Solid state chemistry of nitrogen oxides – Part I: surface consumption of NO

Abstract

The role of nitrogen and oxygen chemistry in the interstellar medium is still rather poorly understood. Nitric oxide, NO, has been proposed as an important precursor in the formation of larger N- and O-bearing species, such as hydroxylamine, NH₂OH, and nitrogen oxides, NO₂ and N₂O. The topic of this study is the solid state consumption of NO via oxygenation and the formation of NO₂ and other nitrogen oxides (ONNO₂ and N₂O₄) under conditions close to those encountered on icy grains in quiescent interstellar clouds.

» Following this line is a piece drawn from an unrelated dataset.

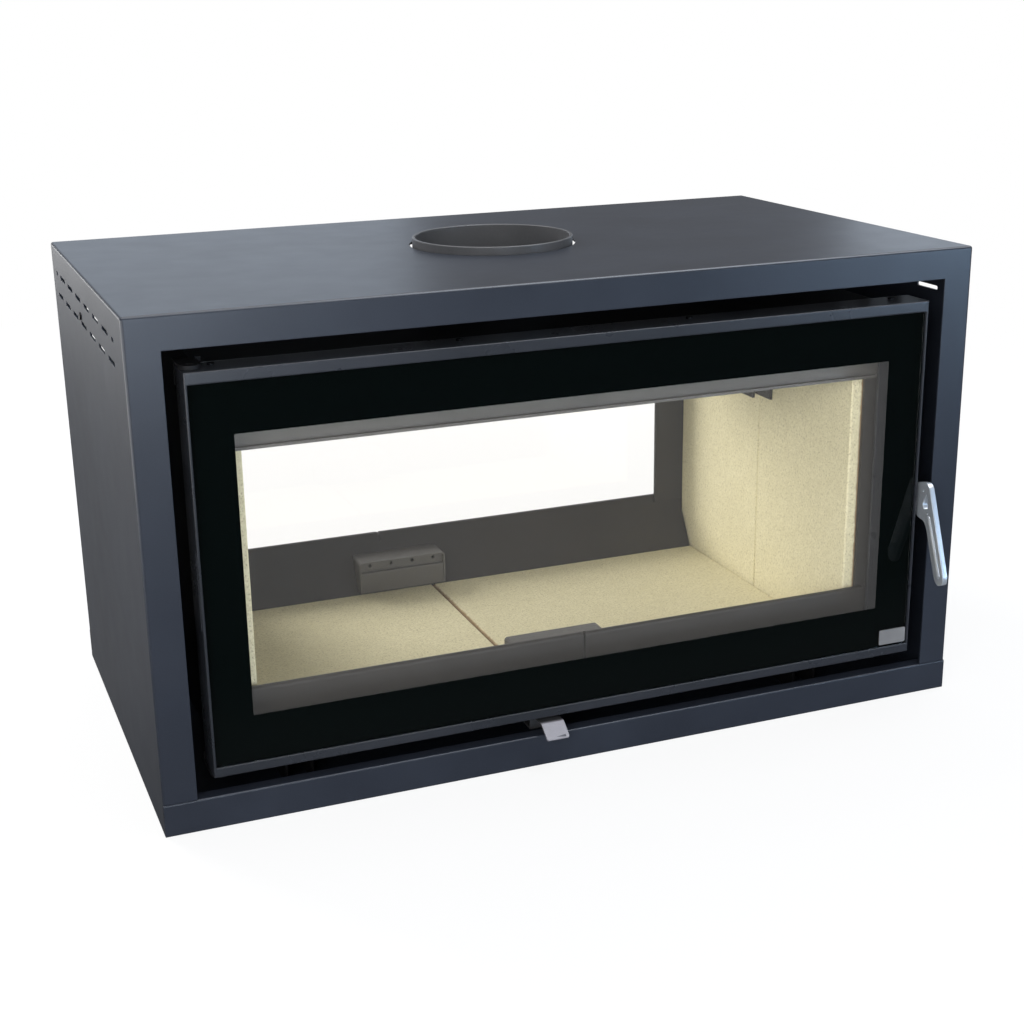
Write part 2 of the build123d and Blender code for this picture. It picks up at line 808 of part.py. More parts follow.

In our experiments nitric oxide and oxygen allotropes (O, O₂, and O₃) or N atoms are co-deposited under ultra-high vacuum conditions on different substrates (silicate, graphite, compact ASW ice, and gold) at temperatures ranging between 10 and 35 K. Reaction products are monitored via Fourier Transform Reflection Absorption Infrared Spectroscopy (FT-RAIRS) and Temperature Programmed Desorption (TPD) using mass spectrometry. We find that NO₂ is efficiently formed in NO + O/O₂/O₃/N solid surface reactions. These are essentially barrier free and offer a pathway for the formation of NO₂ in space. Nitrogen dioxide, however, has not been astronomically detected, contradicting the efficient reaction channel found here. This is likely due to other pathways, including regular hydrogenation reactions, as discussed separately in part II of this study.